------ Data section ------
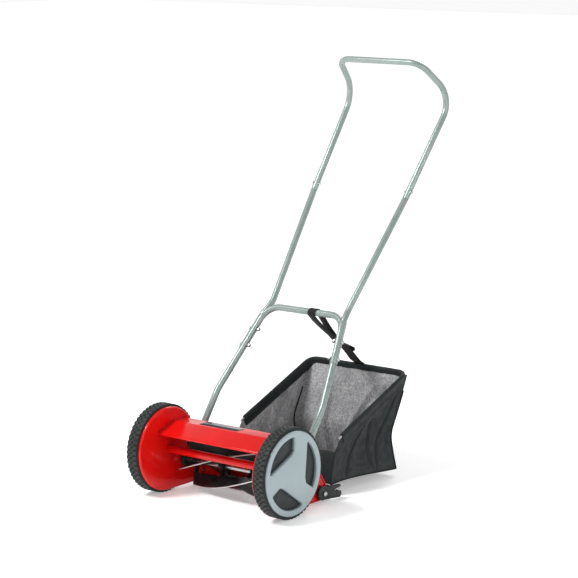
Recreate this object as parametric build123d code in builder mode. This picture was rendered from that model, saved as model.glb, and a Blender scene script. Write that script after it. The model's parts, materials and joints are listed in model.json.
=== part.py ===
from build123d import *
from math import atan2, cos, degrees, pi, radians, sin, tan
import os

# Reel mower. X runs across the machine, +Y points back towards the operator, +Z is up.
# Everything is drawn with the wheel axis above Y = 0 and moved at the end, so that the
# origin is the middle of the ground footprint. Left and right are the operator's: left is +X.

# ------------------------------------------------------------------ driving dimensions
WHEEL_R = 104.0              # over the tread lugs
AXLE_Z = WHEEL_R
TYRE_IN, TYRE_OUT = 172.3, 203.5
LUGS = 54
PLATE_X = 165.6              # inner face of each side plate
PLATE_R = 98.2
PLATE_DEPTH = 5.4            # from the inner face to the edge of the rolled rim
SHEET = 2.0
LOBE = (140.0, 31.0)         # rear lobe of the side plate, (Y, Z)
LOBE_R = 24.0
REEL_OFFSET = 69.0           # from the wheel axis to the reel axis
MESH_ANGLE = -29.5           # direction of the reel axis seen from the wheel axis
REEL_R = 59.0
REEL_HALF = 138.0
BLADES = 5
BLADE_TWIST = 99.0           # degrees over the whole reel
GEAR_MODULE = 2.0
RING_TEETH, PINION_TEETH = 81, 12
ROLLER_R = 22.5
ROLLER_Y = 144.0
ARCH_R, MIDDLE_R, GRIP_R = 8.0, 7.5, 7.5
TUBE_WALL = 1.1
BAG_HALF = 150.0
CLOTH = 2.4
FORK_ROD = (200.0, 23.0)     # the bag's bottom rod in the forks, (Y, Z)
HANDLE_BACK = 665.66         # rear of the upper handle's bend

MIDDLE_Y = (HANDLE_BACK - WHEEL_R) / 2
REEL_Y = REEL_OFFSET * cos(radians(MESH_ANGLE))
REEL_Z = AXLE_Z + REEL_OFFSET * sin(radians(MESH_ANGLE))
REEL = (REEL_Y, REEL_Z)
AXLE = (0.0, AXLE_Z)

os.makedirs("parts", exist_ok=True)


# ------------------------------------------------------------------ helpers
def keep(piece, name):
    """Label a finished sub-part, set it in the footprint frame and write its STEP file."""
    placed = Pos(0, -MIDDLE_Y, 0) * piece.part
    placed.label = name
    export_step(placed, f"parts/{name}.step")


def twin(piece):
    """The same sub-part on the other side of the machine."""
    with BuildPart() as other:
        mirror(piece.part, about=Plane.YZ)
    return other


def keep_pair(piece, name):
    keep(piece, f"{name}_left")
    keep(twin(piece), f"{name}_right")


def both_sides(piece):
    """One node that holds a fastener and its mirror image."""
    with BuildPart() as pair:
        add(piece.part)
        mirror(piece.part, about=Plane.YZ)
    return pair


def across(x):
    """A plane square to X; its own axes are Y and Z."""
    return Plane.YZ.offset(x)


def ring(x, depth, radius, bore=0.0, at=AXLE):
    """A washer, disc or shaft along X."""
    with BuildPart() as piece:
        with BuildSketch(across(x)):
            with Locations(at):
                Circle(radius)
                if bore:
                    Circle(bore, mode=Mode.SUBTRACT)
        extrude(amount=depth)
    return piece


def stepped_shaft(at, steps):
    """Shaft along X made of (start, end, radius) steps."""
    with BuildPart() as piece:
        for start, end, radius in steps:
            with BuildSketch(across(start)):
                with Locations(at):
                    Circle(radius)
            extrude(amount=end - start)
    return piece


def tube(points, radii, outer, inner=0.0):
    """A bent tube or wire through the points, with one bend radius for each inner point."""
    with BuildPart() as piece:
        with BuildLine() as path:
            if radii:
                FilletPolyline(*points, radius=radii)
            else:
                Line(*points)
        with BuildSketch(Plane(origin=path.line @ 0, z_dir=path.line % 0)):
            Circle(outer)
            if inner:
                Circle(inner, mode=Mode.SUBTRACT)
        sweep()
    return piece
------
## What to work on:
Please return the data above exactly as given.

## Exercise solution:
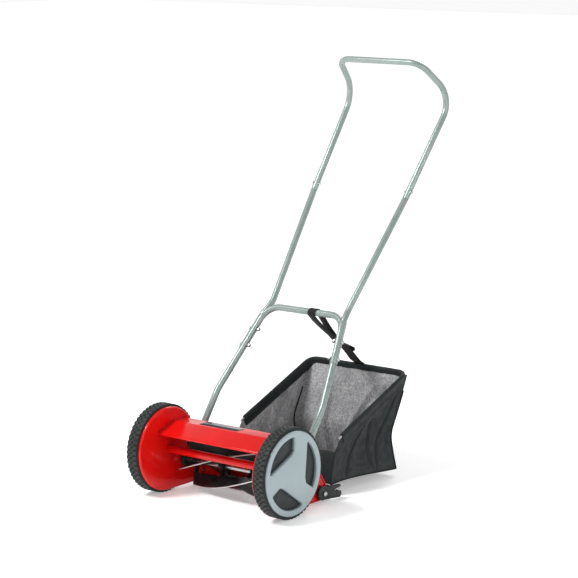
Recreate this object as parametric build123d code in builder mode. This picture was rendered from that model, saved as model.glb, and a Blender scene script. Write that script after it. The model's parts, materials and joints are listed in model.json.
=== part.py ===
from build123d import *
from math import atan2, cos, degrees, pi, radians, sin, tan
import os

# Reel mower. X runs across the machine, +Y points back towards the operator, +Z is up.
# Everything is drawn with the wheel axis above Y = 0 and moved at the end, so that the
# origin is the middle of the ground footprint. Left and right are the operator's: left is +X.

# ------------------------------------------------------------------ driving dimensions
WHEEL_R = 104.0              # over the tread lugs
AXLE_Z = WHEEL_R
TYRE_IN, TYRE_OUT = 172.3, 203.5
LUGS = 54
PLATE_X = 165.6              # inner face of each side plate
PLATE_R = 98.2
PLATE_DEPTH = 5.4            # from the inner face to the edge of the rolled rim
SHEET = 2.0
LOBE = (140.0, 31.0)         # rear lobe of the side plate, (Y, Z)
LOBE_R = 24.0
REEL_OFFSET = 69.0           # from the wheel axis to the reel axis
MESH_ANGLE = -29.5           # direction of the reel axis seen from the wheel axis
REEL_R = 59.0
REEL_HALF = 138.0
BLADES = 5
BLADE_TWIST = 99.0           # degrees over the whole reel
GEAR_MODULE = 2.0
RING_TEETH, PINION_TEETH = 81, 12
ROLLER_R = 22.5
ROLLER_Y = 144.0
ARCH_R, MIDDLE_R, GRIP_R = 8.0, 7.5, 7.5
TUBE_WALL = 1.1
BAG_HALF = 150.0
CLOTH = 2.4
FORK_ROD = (200.0, 23.0)     # the bag's bottom rod in the forks, (Y, Z)
HANDLE_BACK = 665.66         # rear of the upper handle's bend

MIDDLE_Y = (HANDLE_BACK - WHEEL_R) / 2
REEL_Y = REEL_OFFSET * cos(radians(MESH_ANGLE))
REEL_Z = AXLE_Z + REEL_OFFSET * sin(radians(MESH_ANGLE))
REEL = (REEL_Y, REEL_Z)
AXLE = (0.0, AXLE_Z)

os.makedirs("parts", exist_ok=True)


# ------------------------------------------------------------------ helpers
def keep(piece, name):
    """Label a finished sub-part, set it in the footprint frame and write its STEP file."""
    placed = Pos(0, -MIDDLE_Y, 0) * piece.part
    placed.label = name
    export_step(placed, f"parts/{name}.step")


def twin(piece):
    """The same sub-part on the other side of the machine."""
    with BuildPart() as other:
        mirror(piece.part, about=Plane.YZ)
    return other


def keep_pair(piece, name):
    keep(piece, f"{name}_left")
    keep(twin(piece), f"{name}_right")


def both_sides(piece):
    """One node that holds a fastener and its mirror image."""
    with BuildPart() as pair:
        add(piece.part)
        mirror(piece.part, about=Plane.YZ)
    return pair


def across(x):
    """A plane square to X; its own axes are Y and Z."""
    return Plane.YZ.offset(x)


def ring(x, depth, radius, bore=0.0, at=AXLE):
    """A washer, disc or shaft along X."""
    with BuildPart() as piece:
        with BuildSketch(across(x)):
            with Locations(at):
                Circle(radius)
                if bore:
                    Circle(bore, mode=Mode.SUBTRACT)
        extrude(amount=depth)
    return piece


def stepped_shaft(at, steps):
    """Shaft along X made of (start, end, radius) steps."""
    with BuildPart() as piece:
        for start, end, radius in steps:
            with BuildSketch(across(start)):
                with Locations(at):
                    Circle(radius)
            extrude(amount=end - start)
    return piece


def tube(points, radii, outer, inner=0.0):
    """A bent tube or wire through the points, with one bend radius for each inner point."""
    with BuildPart() as piece:
        with BuildLine() as path:
            if radii:
                FilletPolyline(*points, radius=radii)
            else:
                Line(*points)
        with BuildSketch(Plane(origin=path.line @ 0, z_dir=path.line % 0)):
            Circle(outer)
            if inner:
                Circle(inner, mode=Mode.SUBTRACT)
        sweep()
    return piece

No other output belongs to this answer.